Ganz anders sieht das Staatsanwältin Christine Ernstberger. „Mit diesem Satz hat Tretzel genau das eingeräumt, was ihm zur Last gelegt wurde“, sagt sie. Die Aussage sei spontan und aus freien Stücken erfolgt und damit glaubwürdig. Der Satz bestätige, dass Wolbergs die Spenden BTT zuordnen konnte, dass es eine Verknüpfung zwischen Spenden und Vergabe gegeben habe und Tretzel Wolbergs „kaufen wollte“.
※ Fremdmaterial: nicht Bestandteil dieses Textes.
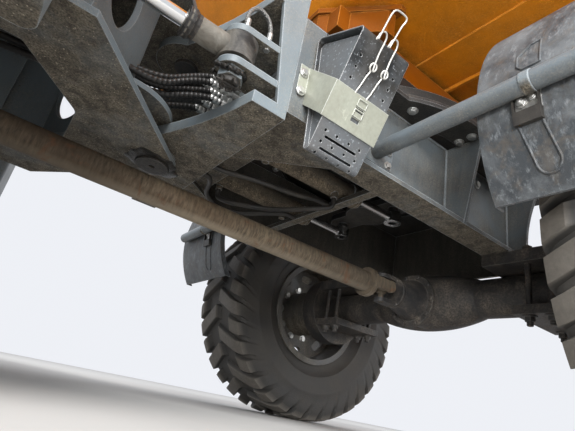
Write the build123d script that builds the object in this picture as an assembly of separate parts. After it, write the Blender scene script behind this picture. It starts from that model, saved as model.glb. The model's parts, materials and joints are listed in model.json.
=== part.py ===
from build123d import *
import os
from math import pi, radians, tan

os.makedirs("parts", exist_ok=True)

# Swivel-skip site dumper, steered by a pivot between its two halves.
# Millimetres, X forward to the skip, Y to the driver's left, Z up from the ground.

# Layout along the machine
FRONT_OVERHANG = 1200        # front axle to the skip's pouring lip
FRONT_TO_PIVOT = 1252        # front axle to the steering pivot
PIVOT_TO_REAR = 1150         # steering pivot to the rear axle
REAR_OVERHANG = 850          # rear axle to the back of the counterweight
LENGTH = FRONT_OVERHANG + FRONT_TO_PIVOT + PIVOT_TO_REAR + REAR_OVERHANG
FRONT_X = LENGTH / 2 - FRONT_OVERHANG
PIVOT_X = FRONT_X - FRONT_TO_PIVOT
REAR_X = PIVOT_X - PIVOT_TO_REAR
SEAT_GAP = 0.3               # between faces that lie on each other
PIN_GAP = 0.05               # radial, between a pin and its bore
SWING_GAP = 6                # between plates that turn past each other

# Wheels
TRACK = 1770
TYRE_R = 545
TYRE_W = 400
LUGS = 18                    # a side, staggered by half a pitch
LUG_DEPTH = 26
LUG_SLANT = 28               # degrees from the axle's direction
RIM_R = 254
RIM_W = 310
FLANGE_R = 272
RIM_T = 10
HAND_HOLES = 8
HUB_R = 118
AXLE_Z = TYRE_R

# Axles
SPINDLE_R = 60
BEAM_R = 72
BOWL_R = 112
BOWL_HALF = 235
DRUM_R = 165
DRUM_OUT = TRACK / 2 - 225   # outer face of the brake drum
SHAFT_Z = AXLE_Z - 22
SHAFT_R = 38

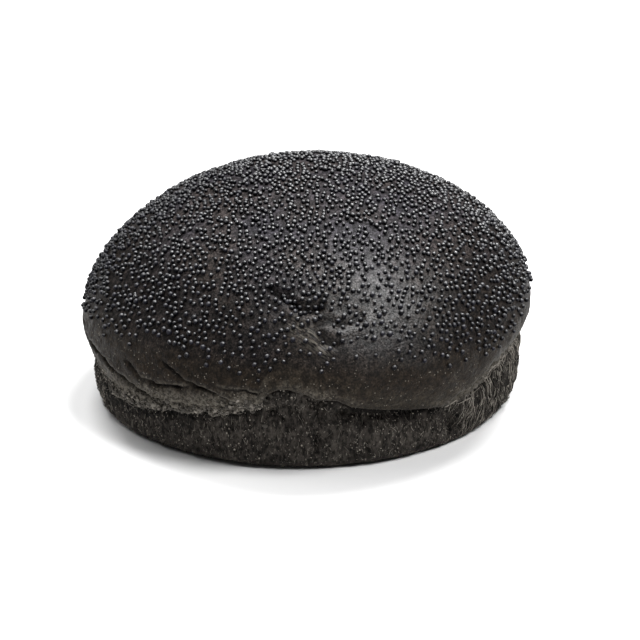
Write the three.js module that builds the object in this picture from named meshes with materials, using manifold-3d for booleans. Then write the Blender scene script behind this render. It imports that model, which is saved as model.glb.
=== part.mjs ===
// A whole, uncut black burger bun: a domed crown with a rolled rim that stands proud of a torn side wall,
// overlapping crust layers at the front left, and small round seeds baked into the top.
// Millimetres. +Z is up, -Y is the front, and the origin is the middle of the underside.
// A bearing is an angle round the vertical axis, in degrees: 0 is the front, 90 the right, -90 the left.
import * as THREE from "three";
import { mergeVertices } from "three/addons/utils/BufferGeometryUtils.js";
import Module from "manifold-3d";

// Driving dimensions of the crown
const CROWN = {
  radius: 53.4, // of the crust at its widest level
  widestLevel: 21.8,
  tilt: 2.5, // the widest level is this much higher on the right, and lower on the left
  top: 54.6, // height of the crust, without seeds
  lean: 1.1, // how far the top lies to the right of the crown's middle
  roundness: 1.89, // 2 would be an ellipsoid, less is a little flatter on the shoulders
  oval: 0.006, // the footprint is this much longer one way, and shorter the other
  longBearing: -46,
  rimTuck: 2.2, // how far the crust draws in between its widest level and its rim
  lipRadius: 1.5,
};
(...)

Daraufhin wird es emotional im Gerichtssaal. Er müsse sich zum wiederholten Mal von der Staatsanwaltschaft sagen lassen, er sei gekauft worden, ruft Wolbergs, als er die nochmalige Gelegenheit zu einem „Letzten Wort“ bekommt. „Wenn ich könnte, würde ich Sie wegen Verleumdung verklagen“, schleudert er Ernstberger entgegen. Sie stelle es dar, als sei sie eine arme Staatsanwältin, die für das Recht kämpfe, echauffiert sich Wolbergs. „Einen Dreck machen Sie.“
Etwas humorige Ruhe bringt am Ende der mitangeklagte Norbert Hartl, ehemaliger SPD-Stadtratsfraktionschef, in die angespannte Stimmung im Gerichtssaal. Er wolle keine neuen „Letzten Worte“ sprechen, sondern nur sagen: „Ich bin froh, wenn endlich der Prozess vorbei ist.“ Damit sei er nicht allein, ergänzt Richterin Escher. Am Mittwoch steht die Urteilsverkündung an.